▸ Supplied information:
******

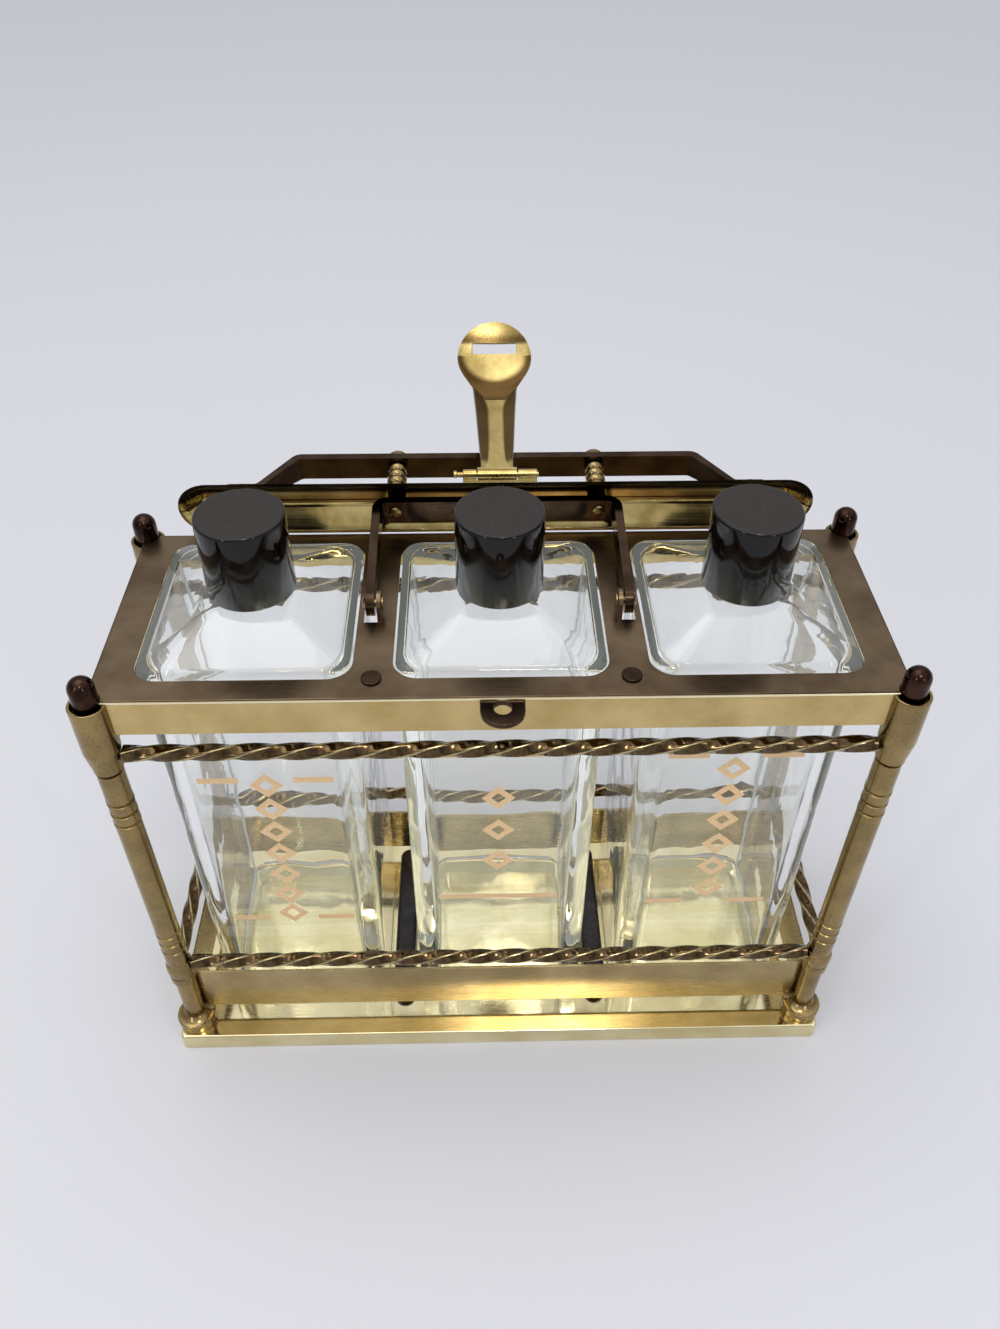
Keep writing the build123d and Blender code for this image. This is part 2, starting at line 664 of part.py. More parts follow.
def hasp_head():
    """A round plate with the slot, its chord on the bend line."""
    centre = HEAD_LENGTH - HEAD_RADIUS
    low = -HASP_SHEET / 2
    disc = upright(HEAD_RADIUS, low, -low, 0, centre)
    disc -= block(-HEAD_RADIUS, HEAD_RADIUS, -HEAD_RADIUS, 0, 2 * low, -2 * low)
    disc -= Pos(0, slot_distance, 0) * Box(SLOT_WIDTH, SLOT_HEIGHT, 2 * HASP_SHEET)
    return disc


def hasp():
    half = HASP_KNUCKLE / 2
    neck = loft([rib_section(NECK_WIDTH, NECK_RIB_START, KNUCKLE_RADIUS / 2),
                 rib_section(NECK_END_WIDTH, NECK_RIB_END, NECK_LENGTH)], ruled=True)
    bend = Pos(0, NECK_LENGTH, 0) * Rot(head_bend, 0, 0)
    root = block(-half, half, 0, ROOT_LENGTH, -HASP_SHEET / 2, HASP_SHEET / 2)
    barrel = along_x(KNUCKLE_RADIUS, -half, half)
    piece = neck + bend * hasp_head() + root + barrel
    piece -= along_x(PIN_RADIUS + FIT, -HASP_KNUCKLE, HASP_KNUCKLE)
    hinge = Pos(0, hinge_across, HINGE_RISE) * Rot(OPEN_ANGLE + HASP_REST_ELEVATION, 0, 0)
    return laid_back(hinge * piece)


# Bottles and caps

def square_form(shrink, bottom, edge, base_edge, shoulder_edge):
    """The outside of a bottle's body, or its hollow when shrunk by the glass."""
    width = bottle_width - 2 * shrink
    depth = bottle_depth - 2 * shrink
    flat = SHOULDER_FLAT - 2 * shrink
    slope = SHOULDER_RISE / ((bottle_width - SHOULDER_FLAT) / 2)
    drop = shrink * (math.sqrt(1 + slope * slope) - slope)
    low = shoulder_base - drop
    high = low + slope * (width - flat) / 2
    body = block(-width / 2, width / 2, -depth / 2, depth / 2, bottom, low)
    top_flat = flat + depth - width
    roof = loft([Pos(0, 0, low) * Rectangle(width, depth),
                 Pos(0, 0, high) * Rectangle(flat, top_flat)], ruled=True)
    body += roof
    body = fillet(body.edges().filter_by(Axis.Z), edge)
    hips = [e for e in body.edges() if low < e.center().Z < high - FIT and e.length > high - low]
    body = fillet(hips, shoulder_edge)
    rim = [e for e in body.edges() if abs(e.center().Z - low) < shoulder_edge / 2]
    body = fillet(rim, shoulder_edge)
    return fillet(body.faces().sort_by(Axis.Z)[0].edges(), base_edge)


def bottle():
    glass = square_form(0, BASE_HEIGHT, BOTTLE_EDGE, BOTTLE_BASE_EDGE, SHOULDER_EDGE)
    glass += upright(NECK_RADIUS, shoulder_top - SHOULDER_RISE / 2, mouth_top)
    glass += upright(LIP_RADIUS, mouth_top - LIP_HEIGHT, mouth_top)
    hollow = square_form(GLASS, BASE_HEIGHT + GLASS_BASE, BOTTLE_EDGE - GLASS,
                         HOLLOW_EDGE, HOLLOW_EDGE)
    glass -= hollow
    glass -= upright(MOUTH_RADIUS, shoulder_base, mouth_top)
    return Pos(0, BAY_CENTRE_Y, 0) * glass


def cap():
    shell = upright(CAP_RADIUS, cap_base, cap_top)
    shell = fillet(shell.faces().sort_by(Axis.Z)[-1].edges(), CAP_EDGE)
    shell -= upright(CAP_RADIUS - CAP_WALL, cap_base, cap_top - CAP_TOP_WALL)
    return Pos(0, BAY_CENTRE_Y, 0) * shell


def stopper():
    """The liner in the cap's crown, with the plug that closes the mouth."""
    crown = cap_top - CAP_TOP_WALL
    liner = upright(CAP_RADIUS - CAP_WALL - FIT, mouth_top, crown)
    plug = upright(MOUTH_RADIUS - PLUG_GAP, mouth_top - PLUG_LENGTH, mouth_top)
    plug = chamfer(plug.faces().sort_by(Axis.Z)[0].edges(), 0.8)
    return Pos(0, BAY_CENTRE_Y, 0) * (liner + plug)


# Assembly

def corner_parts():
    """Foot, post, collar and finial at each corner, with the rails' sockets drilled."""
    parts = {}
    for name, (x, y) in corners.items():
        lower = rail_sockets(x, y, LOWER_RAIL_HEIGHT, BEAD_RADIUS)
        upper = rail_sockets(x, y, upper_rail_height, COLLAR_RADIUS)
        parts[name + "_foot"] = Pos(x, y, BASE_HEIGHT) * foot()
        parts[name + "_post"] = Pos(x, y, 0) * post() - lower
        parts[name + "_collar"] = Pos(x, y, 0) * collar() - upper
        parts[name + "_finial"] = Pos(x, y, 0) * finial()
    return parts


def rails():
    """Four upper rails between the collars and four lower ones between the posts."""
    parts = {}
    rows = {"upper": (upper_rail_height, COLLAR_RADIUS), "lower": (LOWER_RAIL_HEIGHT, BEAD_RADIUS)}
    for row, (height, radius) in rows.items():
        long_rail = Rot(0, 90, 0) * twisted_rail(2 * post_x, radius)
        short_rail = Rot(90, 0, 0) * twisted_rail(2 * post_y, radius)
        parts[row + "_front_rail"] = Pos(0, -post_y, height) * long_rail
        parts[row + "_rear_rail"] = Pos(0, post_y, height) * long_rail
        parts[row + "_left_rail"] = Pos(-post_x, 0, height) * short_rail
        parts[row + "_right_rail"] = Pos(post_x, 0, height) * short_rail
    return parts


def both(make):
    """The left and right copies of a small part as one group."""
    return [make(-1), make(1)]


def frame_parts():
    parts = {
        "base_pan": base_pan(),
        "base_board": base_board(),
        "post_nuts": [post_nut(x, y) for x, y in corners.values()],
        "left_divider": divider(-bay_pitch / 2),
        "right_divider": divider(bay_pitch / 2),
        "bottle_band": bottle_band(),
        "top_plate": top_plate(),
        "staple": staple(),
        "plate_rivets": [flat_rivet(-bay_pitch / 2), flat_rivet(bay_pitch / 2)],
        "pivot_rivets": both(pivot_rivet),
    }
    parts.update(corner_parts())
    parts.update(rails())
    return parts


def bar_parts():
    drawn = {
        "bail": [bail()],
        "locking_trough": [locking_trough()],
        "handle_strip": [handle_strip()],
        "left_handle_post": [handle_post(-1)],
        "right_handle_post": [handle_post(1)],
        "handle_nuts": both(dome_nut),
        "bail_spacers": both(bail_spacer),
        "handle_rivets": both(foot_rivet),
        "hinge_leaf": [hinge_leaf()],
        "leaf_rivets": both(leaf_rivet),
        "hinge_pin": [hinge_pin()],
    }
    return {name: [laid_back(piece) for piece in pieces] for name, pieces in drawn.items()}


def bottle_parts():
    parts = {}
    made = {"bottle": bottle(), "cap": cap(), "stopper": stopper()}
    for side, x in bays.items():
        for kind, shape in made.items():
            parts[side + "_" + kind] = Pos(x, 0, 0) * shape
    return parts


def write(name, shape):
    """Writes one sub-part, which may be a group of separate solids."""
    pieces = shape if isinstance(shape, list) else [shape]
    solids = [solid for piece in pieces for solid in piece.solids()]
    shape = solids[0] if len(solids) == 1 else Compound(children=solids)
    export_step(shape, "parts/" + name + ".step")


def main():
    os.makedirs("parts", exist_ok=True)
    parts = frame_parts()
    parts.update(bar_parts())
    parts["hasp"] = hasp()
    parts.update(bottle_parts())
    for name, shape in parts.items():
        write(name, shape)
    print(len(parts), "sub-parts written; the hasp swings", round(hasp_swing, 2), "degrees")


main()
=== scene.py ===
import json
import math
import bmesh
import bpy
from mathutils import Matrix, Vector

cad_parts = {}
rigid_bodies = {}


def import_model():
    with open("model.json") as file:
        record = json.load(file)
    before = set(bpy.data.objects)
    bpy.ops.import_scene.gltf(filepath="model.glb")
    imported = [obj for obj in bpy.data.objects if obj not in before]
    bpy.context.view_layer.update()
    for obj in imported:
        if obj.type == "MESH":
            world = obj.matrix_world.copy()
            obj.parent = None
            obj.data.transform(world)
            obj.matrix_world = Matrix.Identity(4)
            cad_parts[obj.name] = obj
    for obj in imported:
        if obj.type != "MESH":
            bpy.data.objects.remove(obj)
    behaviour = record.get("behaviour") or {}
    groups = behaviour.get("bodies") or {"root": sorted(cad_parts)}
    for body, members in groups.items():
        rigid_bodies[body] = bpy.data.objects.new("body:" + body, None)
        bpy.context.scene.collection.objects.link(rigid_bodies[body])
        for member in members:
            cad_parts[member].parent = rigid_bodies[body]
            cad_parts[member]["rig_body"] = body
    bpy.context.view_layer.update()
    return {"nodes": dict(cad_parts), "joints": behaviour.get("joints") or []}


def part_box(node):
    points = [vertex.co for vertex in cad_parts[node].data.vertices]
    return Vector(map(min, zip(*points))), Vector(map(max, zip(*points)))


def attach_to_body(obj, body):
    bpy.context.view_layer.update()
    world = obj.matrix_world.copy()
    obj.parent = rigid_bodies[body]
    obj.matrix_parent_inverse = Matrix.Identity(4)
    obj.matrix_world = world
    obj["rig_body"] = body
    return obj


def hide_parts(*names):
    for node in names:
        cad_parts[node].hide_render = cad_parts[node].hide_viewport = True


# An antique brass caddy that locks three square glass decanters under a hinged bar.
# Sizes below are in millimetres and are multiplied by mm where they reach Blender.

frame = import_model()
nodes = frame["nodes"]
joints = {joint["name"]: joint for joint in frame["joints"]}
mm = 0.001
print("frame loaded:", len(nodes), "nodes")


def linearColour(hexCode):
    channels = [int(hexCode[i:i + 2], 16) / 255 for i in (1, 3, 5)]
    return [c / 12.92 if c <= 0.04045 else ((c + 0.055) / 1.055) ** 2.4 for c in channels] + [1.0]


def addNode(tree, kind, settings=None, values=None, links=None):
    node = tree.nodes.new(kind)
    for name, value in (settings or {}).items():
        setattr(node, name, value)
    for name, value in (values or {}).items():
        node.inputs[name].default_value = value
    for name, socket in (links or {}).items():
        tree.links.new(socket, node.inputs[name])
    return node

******

Everything from the first line above through the line that contains "# Bottles and caps" should be duplicated exactly, please, and nothing beyond it.

▸ Written solution:
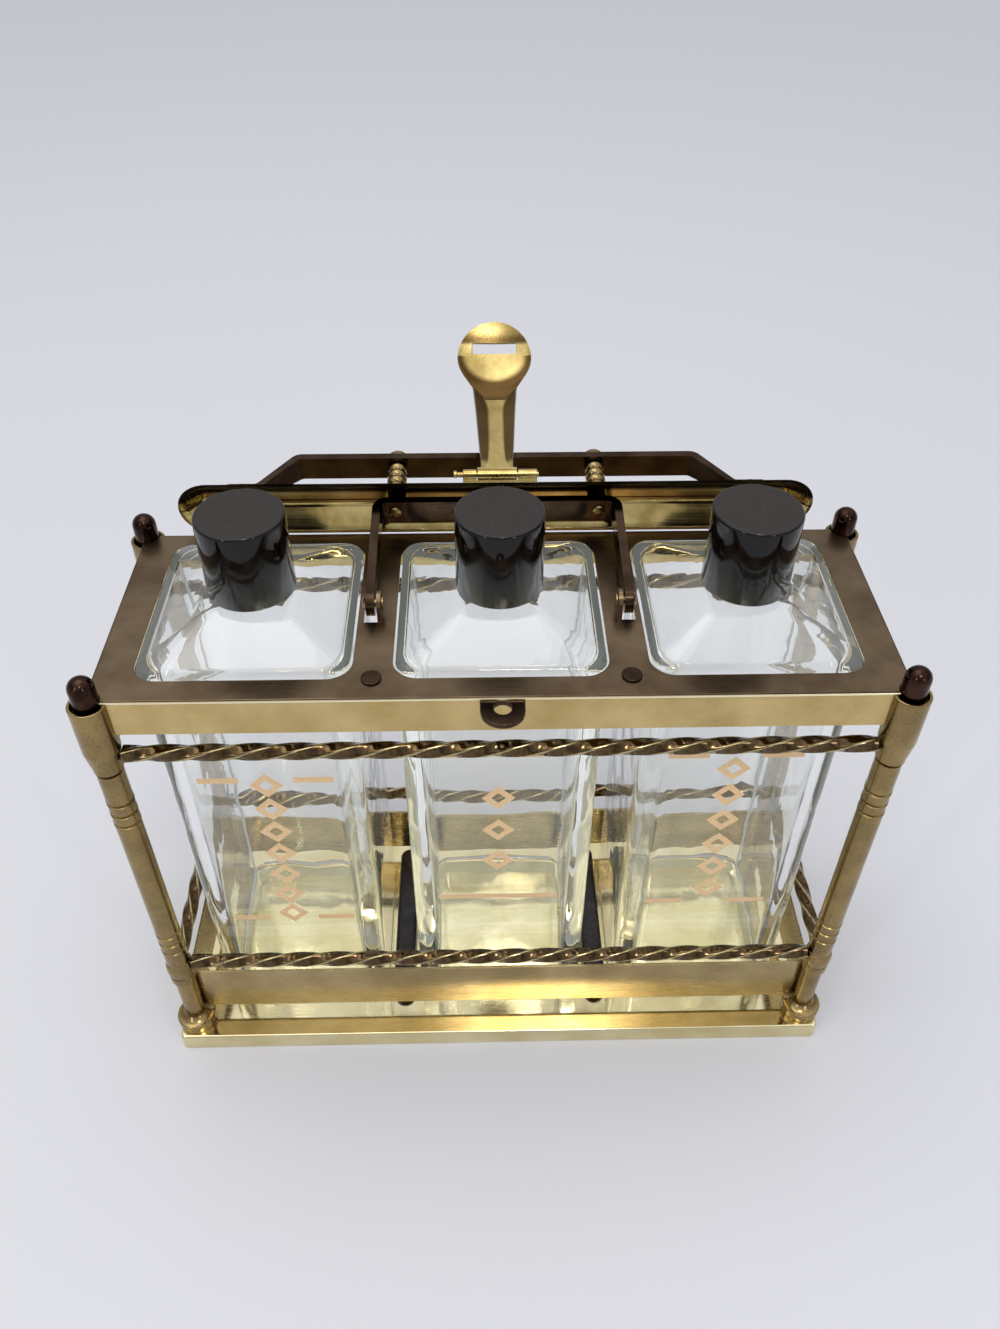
Keep writing the build123d and Blender code for this image. This is part 2, starting at line 664 of part.py. More parts follow.
def hasp_head():
    """A round plate with the slot, its chord on the bend line."""
    centre = HEAD_LENGTH - HEAD_RADIUS
    low = -HASP_SHEET / 2
    disc = upright(HEAD_RADIUS, low, -low, 0, centre)
    disc -= block(-HEAD_RADIUS, HEAD_RADIUS, -HEAD_RADIUS, 0, 2 * low, -2 * low)
    disc -= Pos(0, slot_distance, 0) * Box(SLOT_WIDTH, SLOT_HEIGHT, 2 * HASP_SHEET)
    return disc


def hasp():
    half = HASP_KNUCKLE / 2
    neck = loft([rib_section(NECK_WIDTH, NECK_RIB_START, KNUCKLE_RADIUS / 2),
                 rib_section(NECK_END_WIDTH, NECK_RIB_END, NECK_LENGTH)], ruled=True)
    bend = Pos(0, NECK_LENGTH, 0) * Rot(head_bend, 0, 0)
    root = block(-half, half, 0, ROOT_LENGTH, -HASP_SHEET / 2, HASP_SHEET / 2)
    barrel = along_x(KNUCKLE_RADIUS, -half, half)
    piece = neck + bend * hasp_head() + root + barrel
    piece -= along_x(PIN_RADIUS + FIT, -HASP_KNUCKLE, HASP_KNUCKLE)
    hinge = Pos(0, hinge_across, HINGE_RISE) * Rot(OPEN_ANGLE + HASP_REST_ELEVATION, 0, 0)
    return laid_back(hinge * piece)


# Bottles and caps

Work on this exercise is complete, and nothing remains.